Concept

Information Awareness Office

Summary
The Information Awareness Office (IAO) was established by the United States Defense Advanced Research Projects Agency (DARPA) in January 2002 to bring together several DARPA projects focused on applying surveillance and information technology to track and monitor terrorists and other asymmetric threats to U.S. national security by achieving "Total Information Awareness" (TIA). It was achieved by creating enormous computer databases to gather and store the personal information of everyone in the United States, including personal e-mails, social networks, credit card records, phone calls, medical records, and numerous other sources, without any requirement for a search warrant. The information was then analyzed for suspicious activities, connections between individuals, and "threats". The program also included funding for biometric surveillance technologies that could identify and track individuals using surveillance cameras and other methods.

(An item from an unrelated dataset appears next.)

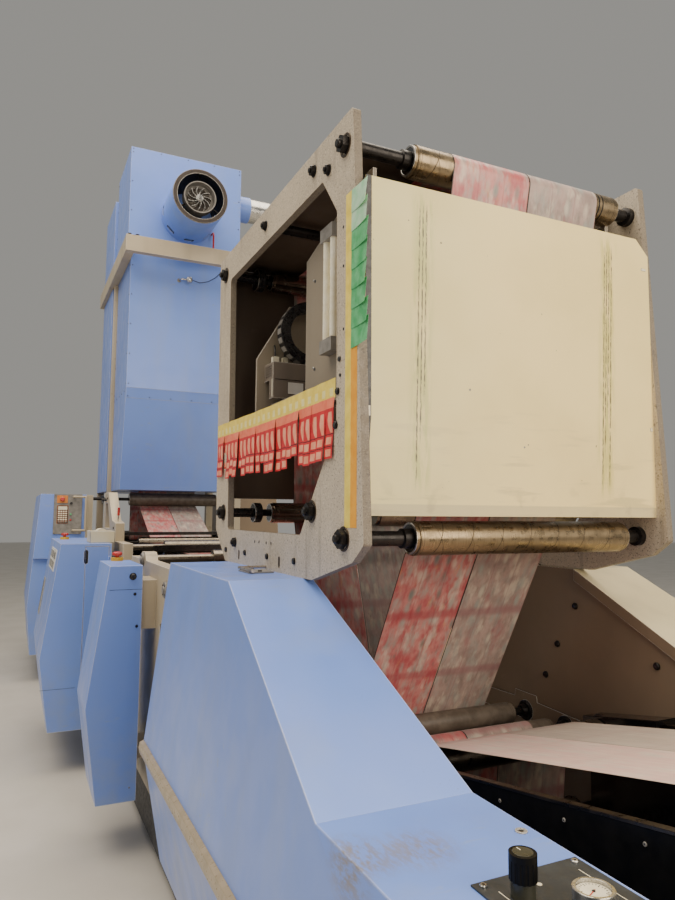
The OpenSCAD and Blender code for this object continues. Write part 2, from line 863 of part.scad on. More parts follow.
// Side frames of the three units, with arms that carry the rollers between them
module side_frames() {
    arm_z = tower_guide_at.y - 80;
    hump_y = cylinder_one_at.x;
    hump_z = web_z + press_rise + 45;
    color("tan") {
        side_frame_pair([[one_y0, cover_z], [one_y1, cover_z], [one_y1, unit_one_z - 120],
            [one_y1 - 120, unit_one_z], [hump_y + 100, unit_one_z], [hump_y + 50, hump_z],
            [hump_y - 50, hump_z], [hump_y - 100, unit_one_z], [one_y0 - 220, unit_one_z],
            [one_y0 - 220, web_z - 160], [one_y0, web_z - 260]]);
        side_frame_pair([[two_y0, cover_z], [two_y1, cover_z], [two_y1, arm_z - 100],
            [tower_guide_at.x + 80, arm_z], [tower_guide_at.x + 80, unit_two_z],
            [two_y0, unit_two_z]]);
        side_frame_pair([[rear_y0, cover_z], [rear_y1, cover_z], [rear_y1, web_z + 100],
            [tower_turn_at.x + 200, web_z + 100],
            [tower_turn_at.x + 90, tower_turn_at.y + 38],
            [rear_y0, tower_turn_at.y + 38]]);
    }
}

module unit_housings() {
    color("steelblue") {
        housing(one_y0, one_y1);
        housing(two_y0, two_y1);
        housing(rear_y0, rear_y1);
    }
}

module print_cylinders() {
    color("lightgray")
    for (at = [cylinder_one_at, cylinder_two_at, cylinder_rear_at])
        print_cylinder(at);
}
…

Following public criticism that the technology's development and deployment could lead to a mass surveillance system, the IAO was defunded by Congress in 2003. However, several IAO projects continued to be funded under different names, as revealed by Edward Snowden during the course of the 2013 mass surveillance disclosures. The IAO was established after Admiral John Poindexter, former United States National Security Advisor to President Ronald Reagan, and SAIC executive Brian Hicks approached the US Department of Defense with the idea for an information awareness program after the attacks of September 11, 2001. Poindexter and Hicks had previously worked together on intelligence-technology programs for the Defense Advanced Research Projects Agency. DARPA agreed to host the program and appointed Poindexter to run it in 2002. The IAO began funding research and development of the Total Information Awareness (TIA) Program in February 2003 but renamed the program the Terrorism Information Awareness Program in May that year after an adverse media reaction to the program's implications for public surveillance.